Pior ainda foi a boquinha velada enviada por Passos Coelho, num ato que configura um misto de cobardia, desrespeito do princípio da presunção da inocência e parvoíce (que raio tinha uma situação a ver com a outra?).

Não posso deixar de referir também, o caso dos comentários efectuados por magistrados e outros agentes da Justiça no facebook. Não porque tenham valor criminal (cada um pode dizer os disparates que lhe apetecer no facebook ou num blog, como eu tantas vezes tenho vindo a provar) mas porque revelam sentimentos mesquinhos, vingativos e muito pouca idoneidade e seriedade daqueles que têm a Justiça a seu cargo. Oxalá o texto da legislação e constituição Portuguesas esteja suficientemente bem redigido para nos proteger de tais mentalidades.

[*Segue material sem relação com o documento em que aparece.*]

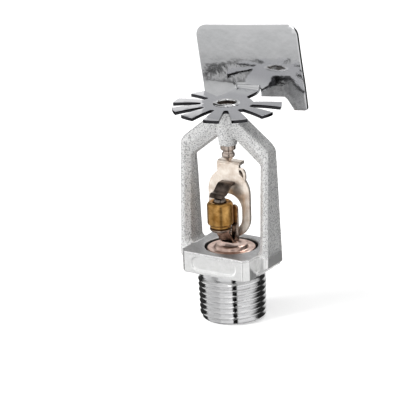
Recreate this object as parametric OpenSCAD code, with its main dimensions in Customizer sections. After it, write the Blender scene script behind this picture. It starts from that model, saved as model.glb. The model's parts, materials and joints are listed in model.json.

Um reparo final para clarificar algumas coisas. Não acredito que Sócrates seja um santo, e reconheço até que haja indícios de que possa estar envolvido em casos de corrupção. Mas indícios não são provas, e um tribunal não é a tasca da esquina. Bem sei que não foi condenado com base nesses indícios, mas a realidade é que já ficou preso (ao prisioneiro serve de pouco o preventivamente) mais de seis meses, e tudo indica que irá ficar um ano. Não me parecem prazos razoáveis. Que acontece se, em 2016, for julgado e considerado não culpado? O MP apresenta as suas sinceras desculpas? Paga-lhe uma indemnização pelo ano de vida em cativeiro? Certamente que muitos argumentarão "ah mas é assim que está escrito na lei, e passa-se isso todos os dias com prisioneiros Zé Ningúem e agora só se fala no assunto porque ele é famoso". Tremo quando penso que isso é provavelmente verdade. Quantos inocentes terão ficado meses na prisão porque ainda se estava a investigar o caso? Convém recordar que mesmo o prevaricador, até considerado culpado em julgamento, é inocente aos olhos da lei. Urge alterar a legislação que permite que isto aconteça.